Day 4: Puncak Rinjani
Menggapai Puncak Rinjani jadi agenda selanjutnya. Saya dan tim memulai pendakian di jam 02.00 WITA. Sempat istirahat sebentar menikmati sunrise di tengah pendakian, kemudian summit di jam 11.00 WITA. Sampai di puncak, saya sempat Live Instagram karena ternyata ada sinyal XL di puncak sana. Gokil!
Day 5: Last day
Untuk setiap perjalanan yang menyenangkan, rasanya sulit sekali jika diakhiri. Kami mengakhiri pendakian Rinjani dengan menuruni gunung itu 8 jam non-stop. Oke, stop sedikit-sedikit untuk quick lunch. Setelah sampai Sembalun, kami langsung tancap gas ke Lombok karena seorang kawan harus mengejar flight terakhir ke Jakarta.

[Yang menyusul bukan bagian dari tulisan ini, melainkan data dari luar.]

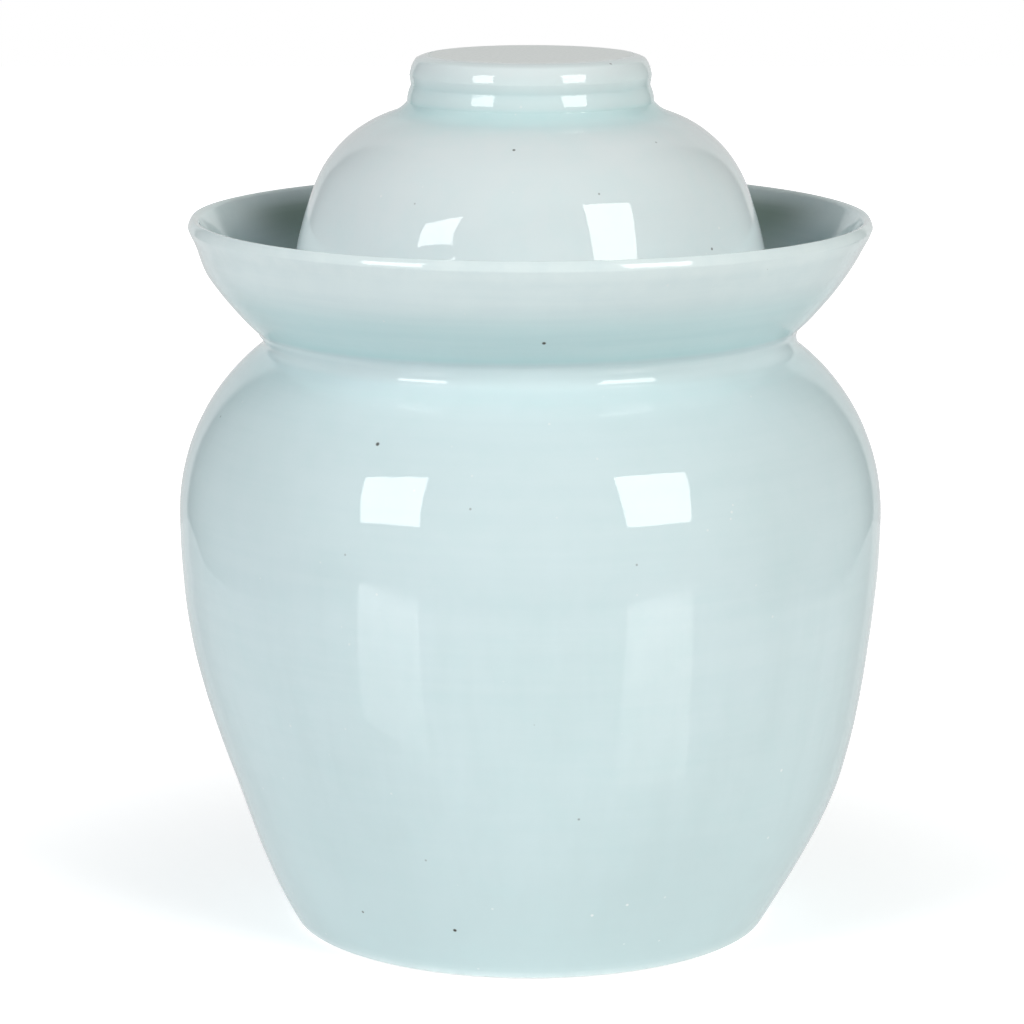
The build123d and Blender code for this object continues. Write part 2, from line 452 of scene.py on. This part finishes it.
def jar_hollows(r, z, run, angle):
    """How far the jar's surface lies inside its outline: fades times sines of the run and the angle.

    Throwing rings are deeper inside than outside, the belly is slightly out of round and the lip
    slightly uneven. No ring reaches the foot, the neck's top or the trough's floor. Outside, the
    lower belly leans a little towards +X, and the flare is a little fuller on the side towards -X.
    """
    over_foot = eased(z, 4, 20)
    free = over_foot * eased(abs(z - NECK_TOP), 0.5, 4) * eased(abs(z - TROUGH_FLOOR), 1, 8)
    coarse = throwing_rings(run, angle, pitch=17, depth=0.03)
    fine = throwing_rings(run, 2 * angle, pitch=7.3, depth=0.012)
    inside = throwing_rings(run, angle, pitch=11, depth=0.12)
    rings = np.where(run < INSIDE_STARTS_RUN, coarse + fine, inside)

    wide = r > CREASE.real + 1.7
    oval = OUT_OF_ROUND * eased(z, 20, 90) * (0.5 + 0.5 * np.cos(2 * angle + 0.6))
    lip_waves = 0.5 + 0.35 * np.sin(3 * angle + 1) + 0.15 * np.sin(5 * angle)
    lip = UNEVEN_LIP * eased(r, 96, 106) * eased(z, 212, LIP_OUTSIDE.imag) * lip_waves

    over_crease = z - CREASE.imag
    low_belly = eased(z, 0, 50) * (1 - eased(z, 40, 104))
    low_flare = eased(over_crease, -1.5, 3) * (1 - eased(over_crease, 22, 33))
    towards_left = (0.5 - 0.5 * np.cos(angle)) ** 3
    swollen = BELLY_LEAN * low_belly * np.cos(angle) + FULLER_FLARE * low_flare * towards_left
    return free * (rings + oval * wide) + lip - swollen * (run < OUTSIDE_ENDS_RUN)


def bowl_lid_hollows(r, z, run, angle):
    """Faint rings over the crown, none at the rim or the flat top, and a low swelling at the left.

    The swelling is a Gaussian over the run and the angle, slanted by a run for each radian.
    """
    over_rim = z - LID_RIM.imag
    free = eased(over_rim, 2, 11) * eased(TOP_FLAT.imag - z, 0.05, 3)
    coarse = throwing_rings(run, angle, pitch=13, depth=0.03)
    fine = throwing_rings(run, 2 * angle, pitch=6.1, depth=0.012)
    aside = angle - SWELLING_ANGLE
    upwards = run - SWELLING_RUN - SWELLING_SLANT * aside
    off_middle = (upwards / SWELLING_REACH) ** 2 + (aside / SWELLING_SPREAD) ** 2
    return free * (coarse + fine) - SWELLING * np.exp(-off_middle / 2)


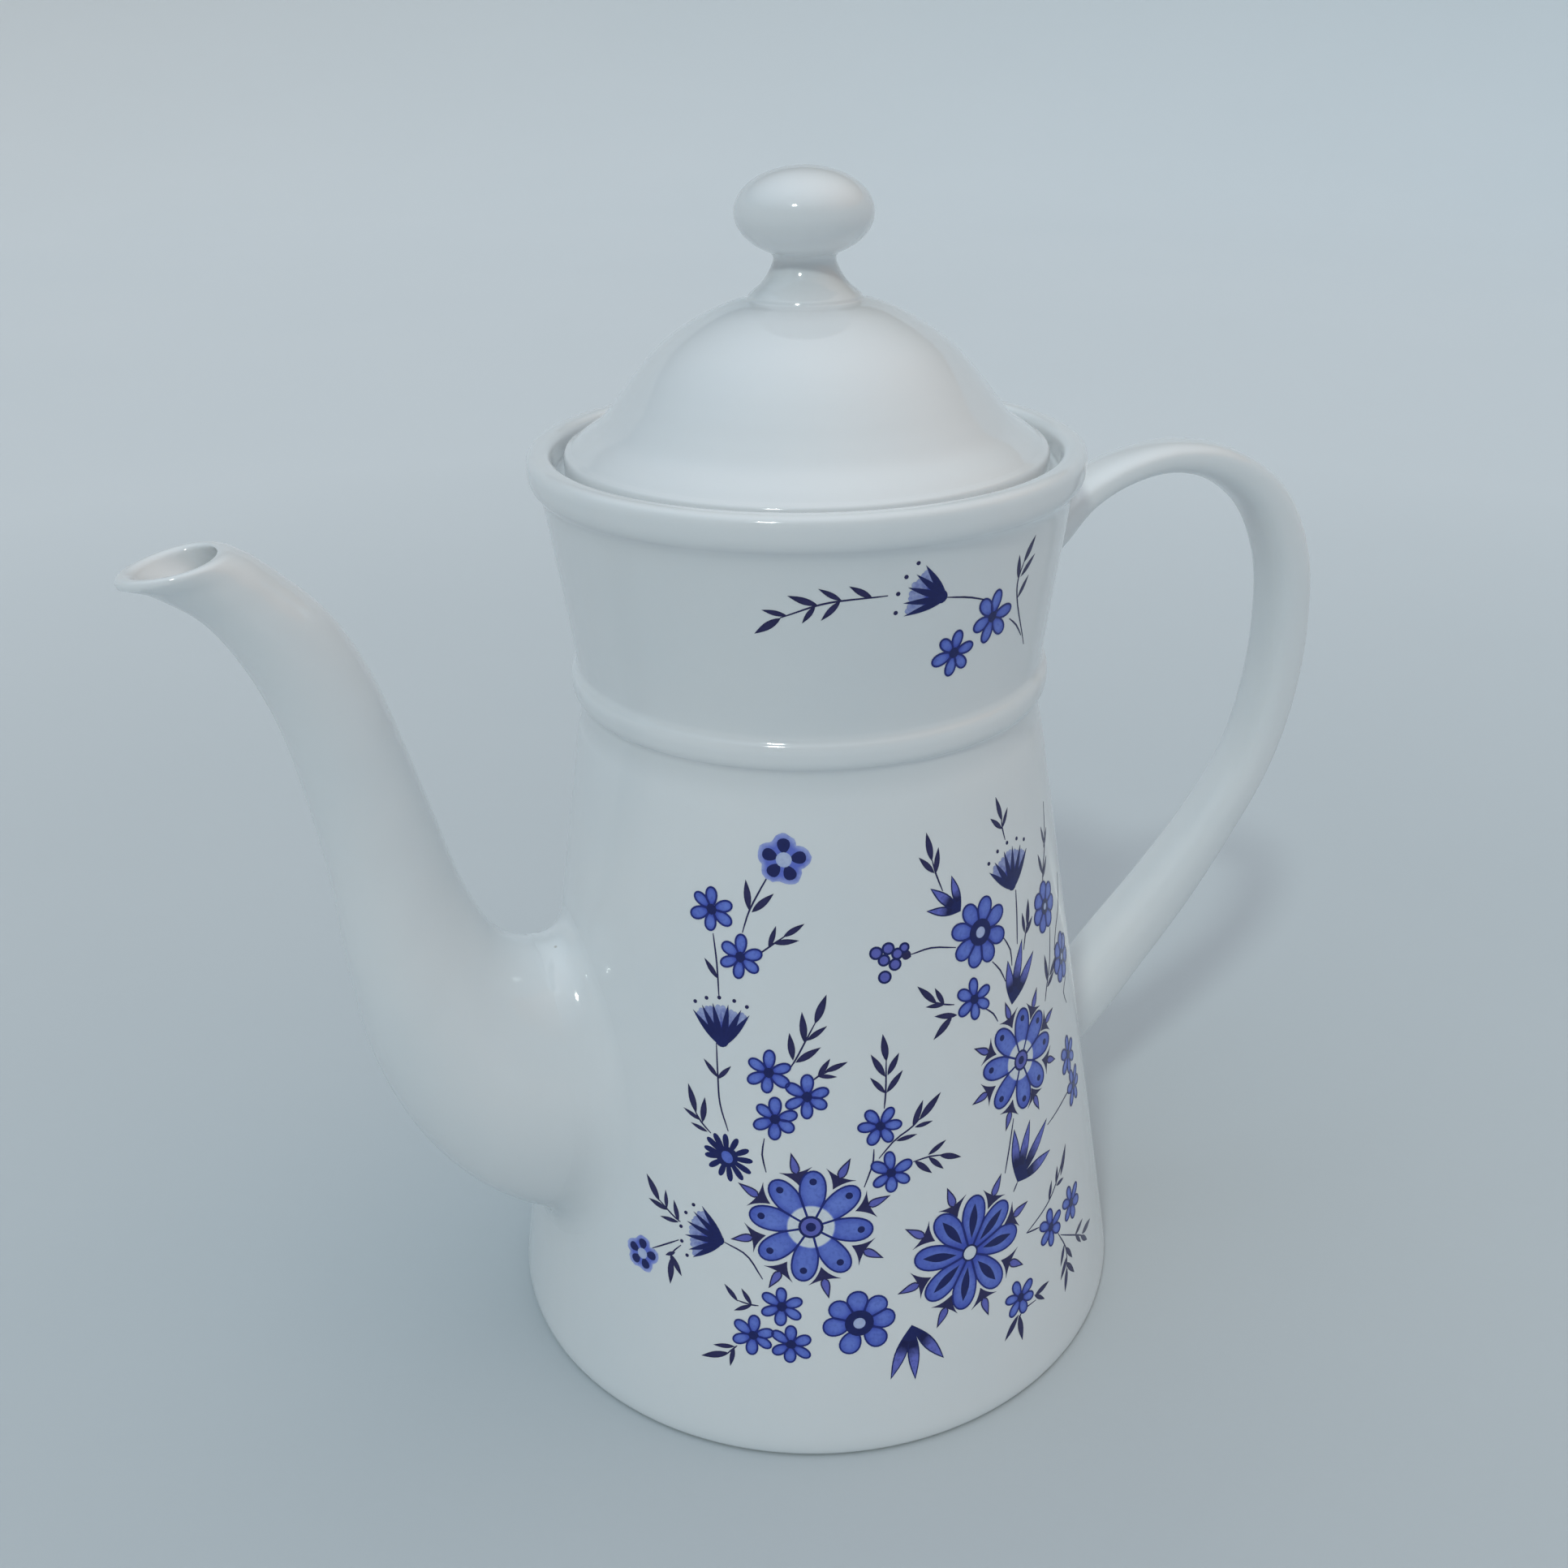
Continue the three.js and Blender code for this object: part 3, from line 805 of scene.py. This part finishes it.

Tapi, kenapa harus pulang ketika masih ada cuti? Hahaha...
Maka, saya dan teman-teman memutuskan menginap dua hari di Lombok untuk berburu brem.
Perjalanan ini sudah diupayakan dengan baik dan maksimal, selama dua tahun lebih. Tapi ada saja halangannya, mulai dari teman yang tak kunjung lulus kuliah (pengin ikutan naik, tapi masih skripsi-an. Duh!), dan seorang teman yang tidak dapat cuti. Saya percaya, naik gunung itu jodoh-jodohan. Kalau berjodoh dengan waktunya, eh cuacanya buruk. Cuaca dan waktunya pas, uangnya tak ada. Dengan begitu banyak halangan, saya dan tim berupaya yang terbaik dengan segala rencana, tapi kemudian berserah juga. Terserah waktunya Tuhan, sejodohnya saja. Do your best and God will do the rest. Puji Tuhan, summit Rinjani berhasil digapai di tahun 2018.
Tahun ini, memang rada tidak ada jadwal pendakian. Sebaik-baiknya saya berencana untuk mendaki tahun ini, rasanya memang belum waktuNya. Corona membuat saya retret di rumah saja.
Lumayan lah, retret tahun ini lebih murah dan irit.